A research paper published on September 14, 2023, delves into the translation prowess of ChatGPT and other LLMs across a diverse set of 204 languages, encompassing both high- and low-resource languages. According to the authors, this is “the first experimental evidence for an expansive set of 204 languages.”
Nathaniel R. Robinson, Perez Ogayo, David R. Mortensen, and Graham Neubig from Carnegie Mellon University underscored the need for such an investigation, noting that there exists a wide variety of languages for which recent LLM MT performance has never been evaluated. As a result, it is difficult for speakers of the world’s diverse languages to know how and whether they can use LLMs for their linguistic needs.
In addition, the authors emphasized that “the majority of LRLs are largely neglected in language technologies” in general with current MT systems either performing poorly on them or not including them at all. “Some commercial systems like Google Translate support a number of LRLs, but many systems do not support any,” they said.
The authors pointed out that their work differs from existing studies since the focus here is on end users. The inclusion of a remarkable 204 languages, which incorporates 168 LRLs, underscores the commitment to addressing the diverse needs of LRL communities, which are frequently overlooked in the discourse on language technology. “We include more languages than any existing work […] to address the needs of various LRL communities,” they explained.
They evaluated ChatGPT’s MT performance across the entire language set and compared it with NLLB-MOE as their baseline, as it is the current state-of-the-art open-source MT model with wide language coverage. Comparative evaluations were also carried out against results from subsets of selected languages using Google Translate and GPT-4.

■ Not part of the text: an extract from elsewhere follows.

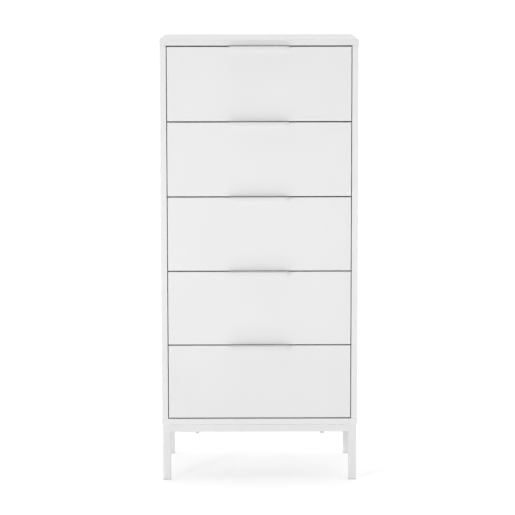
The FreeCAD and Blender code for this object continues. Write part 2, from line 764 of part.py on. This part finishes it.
def make_drawer_front(number):
    label = f"drawer_{number}_front"
    body = new_body(label, -front_width / 2, front_y, front_bottom_z(number))
    outline = new_sketch(body, f"{label}_outline", "XZ_Plane", 0)
    draw_rectangle(outline, as_size(0), as_size(0), front_width, front_height)
    pad(body, outline, front_thickness, False)

    groove = new_sketch(body, f"{label}_groove", "XZ_Plane", -front_thickness)
    groove_length = box_inner_width + 2 * box_groove_depth
    groove_x = (front_width - groove_length) / 2
    draw_rectangle(groove, groove_x, box_lift + box_groove_lift, groove_length, box_groove_width)
    pocket(body, groove, box_groove_depth, True)

    pilots = new_sketch(body, f"{label}_pilots", "XZ_Plane", -front_thickness)
    for side in (LEFT, RIGHT):
        x = front_width / 2 + side * handle_screw_spread
        draw_circle(pilots, x, front_height - handle_screw_drop(), screw_pilot_radius)
    pocket(body, pilots, screw_length - handle_sheet + hole_end_clearance, True)

    def face_edges(box):
        return lies_at(box.YMin, box.YMax, 0)

    round_edges(body, f"{label}_rounding", edge_round, face_edges)


def make_drawer_side(number, name, side):
    """A side of the drawer box, grooved inside for the bottom and drilled outside for the runner."""
    label = f"drawer_{number}_{name}_side"
    outer_x = side * box_width / 2
    left_x = outer_x if side == LEFT else outer_x - box_side_thickness
    bottom_z = front_bottom_z(number) + box_lift
    body = new_body(label, left_x, front_y + front_thickness, bottom_z)
    outline = new_sketch(body, f"{label}_outline", "XY_Plane", 0)
    draw_rectangle(outline, as_size(0), as_size(0), box_side_thickness, box_depth)
    pad(body, outline, box_height)

    inner_face = box_side_thickness if side == LEFT else 0
    groove = new_sketch(body, f"{label}_groove", "YZ_Plane", inner_face)
    draw_rectangle(groove, as_size(0), box_groove_lift, box_depth, box_groove_width)
    pocket(body, groove, box_groove_depth, side == RIGHT)

    outer_face = 0 if side == LEFT else box_side_thickness
    pilots = new_sketch(body, f"{label}_pilots", "YZ_Plane", outer_face)
    for y in runner_screw_places():
        draw_circle(pilots, runner_setback + y, runner_lift, screw_pilot_radius)
    pocket(body, pilots, screw_length - runner_sheet + hole_end_clearance, side == LEFT)


def make_drawer_back(number):
    """The back of the drawer box, standing on the rear edge of the bottom."""
    label = f"drawer_{number}_back"
    y = front_y + front_thickness + box_depth - box_side_thickness
    foot = box_groove_lift + box_groove_width
    body = new_body(label, -box_inner_width / 2, y, front_bottom_z(number) + box_lift + foot)
    outline = new_sketch(body, f"{label}_outline", "XY_Plane", 0)
    draw_rectangle(outline, as_size(0), as_size(0), box_inner_width, box_side_thickness)
    pad(body, outline, box_height - foot)


def make_drawer_bottom(number):
    """The bottom panel, in the grooves of the sides and the front."""
    label = f"drawer_{number}_bottom"
    y = front_y + front_thickness - box_tongue
    z = front_bottom_z(number) + box_lift + box_groove_lift + groove_clearance / 2
    body = new_body(label, -box_bottom_width / 2, y, z)
    outline = new_sketch(body, f"{label}_outline", "XY_Plane", 0)
    draw_rectangle(outline, as_size(0), as_size(0), box_bottom_width, box_depth + box_tongue)
    pad(body, outline, box_bottom_thickness)


def make_handle(number):
    """A bent steel pull: a flange behind the front, a plate over its top edge and a lip in front."""
    label = f"drawer_{number}_handle"
    top_z = front_bottom_z(number) + front_height
    body = new_body(label, -handle_width / 2, front_y, top_z)
    lip_front = -handle_projection
    lip_bottom = handle_sheet - handle_lip_height
    flange_back = front_thickness + handle_sheet
    profile = new_sketch(body, f"{label}_profile", "YZ_Plane", 0)
    corners = [(lip_front, handle_sheet), (lip_front, lip_bottom)]
    corners += [(lip_front + handle_sheet, lip_bottom), (lip_front + handle_sheet, 0)]
    corners += [(front_thickness, 0), (front_thickness, -handle_flange_height)]
    corners += [(flange_back, -handle_flange_height), (flange_back, handle_sheet)]
    draw_polygon(profile, corners)
    pad(body, profile, handle_width)

    margin = 1
    trim = new_sketch(body, f"{label}_lip_ends", "XZ_Plane", 0)
    slant = (handle_width - handle_lip_width) / 2
    below = lip_bottom - margin
    left_end = [(0, handle_sheet), (slant, lip_bottom), (slant, below)]
    left_end += [(-margin, below), (-margin, handle_sheet)]
    draw_polygon(trim, left_end)
    draw_polygon(trim, [(handle_width - u, v) for u, v in left_end])
    pocket(body, trim, handle_projection + margin, True)

    holes = new_sketch(body, f"{label}_screw_holes", "XZ_Plane", -flange_back)
    for side in (LEFT, RIGHT):
        x = handle_width / 2 + side * handle_screw_spread
        draw_circle(holes, x, -handle_screw_drop(), screw_hole_radius)
    pocket(body, holes, handle_sheet, True)

    def lip_corners(box):
        return near(box.YLength, handle_sheet) and lies_at(box.ZMin, box.ZMax, lip_bottom)

    def outer_bend(box):
        return lies_at(box.YMin, box.YMax, lip_front) and lies_at(box.ZMin, box.ZMax, handle_sheet)

    def inner_bend(box):
        return lies_at(box.YMin, box.YMax, lip_front + handle_sheet) and lies_at(box.ZMin, box.ZMax, 0)

    def rear_bend(box):
        return lies_at(box.YMin, box.YMax, flange_back) and lies_at(box.ZMin, box.ZMax, handle_sheet)

    round_edges(body, f"{label}_lip_corners", handle_corner, lip_corners)
    round_edges(body, f"{label}_outer_bend", handle_bend, outer_bend)
    round_edges(body, f"{label}_inner_bend", handle_bend - handle_sheet, inner_bend)
    round_edges(body, f"{label}_rear_bend", handle_rear_bend, rear_bend)


def make_drawer_screws(number):
    """Screws that hold the handle and the drawer members of the runners."""
    pieces = []
    top_z = front_bottom_z(number) + front_height
    for name, side in SIDES:
        seat_y = front_y + front_thickness + handle_sheet
        seat = (side * handle_screw_spread, seat_y, top_z - handle_screw_drop())
        pieces += screw(f"drawer_{number}_handle_screw_{name}", seat, -TO_BACK)
        seat_x = side * (box_width / 2 + runner_sheet)
        for index, y in enumerate(runner_screw_places(), 1):
            seat = (seat_x, runner_y + y, runner_z(number))
            pieces += screw(f"drawer_{number}_runner_screw_{name}_{index}", seat, -side * TO_RIGHT)
    group(f"drawer_{number}_screws", pieces)


# ---------------------------------------------------------------- the whole chest


def check_document():
    """Stops if anything failed to build, or if a cut removed nothing."""
    for thing in DOCUMENT.Objects:
        if "Invalid" in thing.State or "Error" in thing.State:
            raise RuntimeError(f"{thing.Name} failed: {thing.State}")
        if thing.TypeId == "PartDesign::Pocket" and thing.Shape.Volume >= thing.BaseFeature.Shape.Volume:
            raise RuntimeError(f"{thing.Name} cuts nothing")
    for thing in NODES:
        if thing.Shape.isNull() or not thing.Shape.isValid() or not thing.Shape.Solids:
            raise RuntimeError(f"{thing.Label} has no valid solid")


def main():
    make_top_board()
    make_bottom_board()
    for name, side in SIDES:
        make_side_panel(name, side)
        make_leg_frame(name, side)
    make_back_panel()
    make_cam_fittings()
    make_cross_rail("front_rail", frame_y)
    make_cross_rail("rear_rail", frame_y + frame_depth - tube_size)
    make_foot_caps()
    make_frame_bolts()
    make_wall_bracket()
    make_cabinet_runners()
    make_cabinet_screws()
    for number in range(1, DRAWER_COUNT + 1):
        make_drawer_front(number)
        for name, side in SIDES:
            make_drawer_side(number, name, side)
        make_drawer_back(number)
        make_drawer_bottom(number)
        make_handle(number)
        make_drawer_screws(number)
        make_drawer_runners(number)
        make_middle_runners(number)
    DOCUMENT.recompute()
    check_document()
    os.makedirs("parts", exist_ok=True)
    for thing in NODES:
        thing.Shape.exportStep(os.path.join("parts", f"{thing.Label}.step"))
    print(f"{len(NODES)} sub-parts written")


main()
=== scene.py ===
import json
import math

import bmesh
import bpy
from mathutils import Matrix, Vector


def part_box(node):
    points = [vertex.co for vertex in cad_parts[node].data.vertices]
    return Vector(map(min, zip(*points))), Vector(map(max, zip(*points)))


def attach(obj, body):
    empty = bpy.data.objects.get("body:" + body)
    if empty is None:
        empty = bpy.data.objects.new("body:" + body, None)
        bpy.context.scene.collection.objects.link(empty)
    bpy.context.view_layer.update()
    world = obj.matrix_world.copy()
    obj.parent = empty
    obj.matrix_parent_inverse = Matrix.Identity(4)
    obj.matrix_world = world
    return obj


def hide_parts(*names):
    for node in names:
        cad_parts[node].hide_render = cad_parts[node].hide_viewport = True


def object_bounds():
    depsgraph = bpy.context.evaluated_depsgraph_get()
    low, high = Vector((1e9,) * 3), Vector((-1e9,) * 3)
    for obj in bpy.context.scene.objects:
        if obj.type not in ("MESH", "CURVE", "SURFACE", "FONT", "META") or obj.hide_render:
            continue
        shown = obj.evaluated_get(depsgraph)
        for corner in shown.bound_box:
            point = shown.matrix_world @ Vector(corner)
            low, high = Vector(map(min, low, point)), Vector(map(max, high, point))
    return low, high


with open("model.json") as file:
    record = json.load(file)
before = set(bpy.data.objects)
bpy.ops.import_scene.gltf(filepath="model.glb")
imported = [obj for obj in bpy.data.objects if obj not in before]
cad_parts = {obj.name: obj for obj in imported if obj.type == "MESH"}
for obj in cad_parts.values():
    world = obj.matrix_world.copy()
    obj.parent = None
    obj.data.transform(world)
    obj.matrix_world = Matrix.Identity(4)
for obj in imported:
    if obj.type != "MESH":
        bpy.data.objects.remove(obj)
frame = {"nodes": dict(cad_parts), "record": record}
CAD_LOW, CAD_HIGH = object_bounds()

MM = 0.001
DRAWERS = range(1, 6)
ROOT = "cabinet"
FRONT_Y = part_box("drawer_1_front")[0].y

# The studio: brightness behind the chest and in front of it, and the floor's own glow.
WALL_LIGHT, FRONT_LIGHT = 1.04, 0.25
FLOOR_GLOW = 0.275

# The stretch of a texture's values over which a colour or roughness changes.
TEXTURE_LOW, TEXTURE_HIGH = 0.3, 0.7

# Points round a turned piece, and the sharpest bend that is still shaded smooth.
SPOKES = 24
CREASE = math.radians(35)


# ---------------------------------------------------------------- node helpers


class Shader:
    """One node material, built around a Principled shader."""

    def __init__(self, name, color, roughness, metallic=0.0, specular=0.5):
        self.material = bpy.data.materials.new(name)
        self.material.use_nodes = True
        self.nodes = self.material.node_tree.nodes
        self.links = self.material.node_tree.links
        self.principled = self.nodes["Principled BSDF"]
        self.set("Base Color", (*color, 1.0))
        self.set("Roughness", roughness)
        self.set("Metallic", metallic)
        self.set("Specular IOR Level", specular)
        coordinates = self.nodes.new("ShaderNodeTexCoord")
        self.position = coordinates.outputs["Object"]

    def set(self, socket, value):
        self.principled.inputs[socket].default_value = value

    def stretched(self, scale):
        """The piece's position, stretched by a scale for each axis."""
        mapping = self.nodes.new("ShaderNodeMapping")
        mapping.inputs["Scale"].default_value = scale
        self.links.new(self.position, mapping.inputs["Vector"])
        return mapping.outputs["Vector"]

    def noise(self, scale, detail=2.0, roughness=0.5, vector=None):
        node = self.nodes.new("ShaderNodeTexNoise")
        node.inputs["Scale"].default_value = scale
        node.inputs["Detail"].default_value = detail
        node.inputs["Roughness"].default_value = roughness
        self.links.new(vector or self.position, node.inputs["Vector"])
        return node.outputs["Fac"]

    def cells(self, scale):
        node = self.nodes.new("ShaderNodeTexVoronoi")
        node.feature = "SMOOTH_F1"
        node.inputs["Scale"].default_value = scale
        self.links.new(self.position, node.inputs["Vector"])
        return node.outputs["Distance"]

    def color(self, texture, low, high):
        """Varies the base colour with a texture."""
        node = self.nodes.new("ShaderNodeValToRGB")
        ends = zip(node.color_ramp.elements, (TEXTURE_LOW, TEXTURE_HIGH), (low, high))
        for element, place, color in ends:
            element.position = place
            element.color = (*color, 1.0)
        self.links.new(texture, node.inputs["Fac"])
        self.links.new(node.outputs["Color"], self.principled.inputs["Base Color"])

    def roughness(self, texture, low, high):
        """Varies the roughness with a texture."""
        node = self.nodes.new("ShaderNodeMapRange")
        node.inputs["From Min"].default_value = TEXTURE_LOW
        node.inputs["From Max"].default_value = TEXTURE_HIGH
        node.inputs["To Min"].default_value = low
        node.inputs["To Max"].default_value = high
        self.links.new(texture, node.inputs["Value"])
        self.links.new(node.outputs["Result"], self.principled.inputs["Roughness"])

    def bump(self, texture, height):
        """Turns a texture into relief of a height."""
        node = self.nodes.new("ShaderNodeBump")
        node.inputs["Strength"].default_value = 1.0
        node.inputs["Distance"].default_value = height
        self.links.new(texture, node.inputs["Height"])
        self.links.new(node.outputs["Normal"], self.principled.inputs["Normal"])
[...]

In their exploration of MT prompts, they employed both zero- and five-shot approaches for ChatGPT MT. The evaluation metrics, spBLEU and chrF2++, provided a robust basis for assessing the outputs.
The results suggest that while ChatGPT models approach or even surpass the performance of traditional MT models for some high-resource languages, they consistently lag for LRLs. Notably, African languages emerge as a particular challenge, with ChatGPT underperforming traditional MT in a substantial 84.1% of the languages studied.
ChatGPT is especially bad at African languages 3/6 pic.twitter.com/CmCIRSTCtE— Nathaniel R. Robinson (@robinson_n8) September 15, 2023
Language Resources and Costs
The researchers also examined language features, including language resources, language family, and script, to assess the effectiveness of LLMs.
This analysis aimed to uncover trends that could guide end users in selecting the most appropriate MT system for their specific language. “Analyzing this may reveal trends helpful to end users deciding which MT system to use, especially if their language is not represented here but shares some of the features we consider,” they said.
According to the authors, a language’s resource level is the most important feature in predicting ChatGPT’s MT effectiveness, while script is the least important.
The authors stressed financial aspects as well, particularly as it pertains to LLM users. “We evaluate monetary costs, since they are a concern for LLM users,” the authors said. Few-shot prompts, despite their potential for modest improvements in translation quality, come at a higher cost due to charges for both input and output tokens.
The authors emphasized that they want to help end users of various language communities know how and when to use LLM MT. “We expect that our contributions may benefit both direct end users, such as LRL speakers in need of translation, and indirect users, such as researchers of LRL translation considering ChatGPT to enhance specialized MT systems,” they concluded.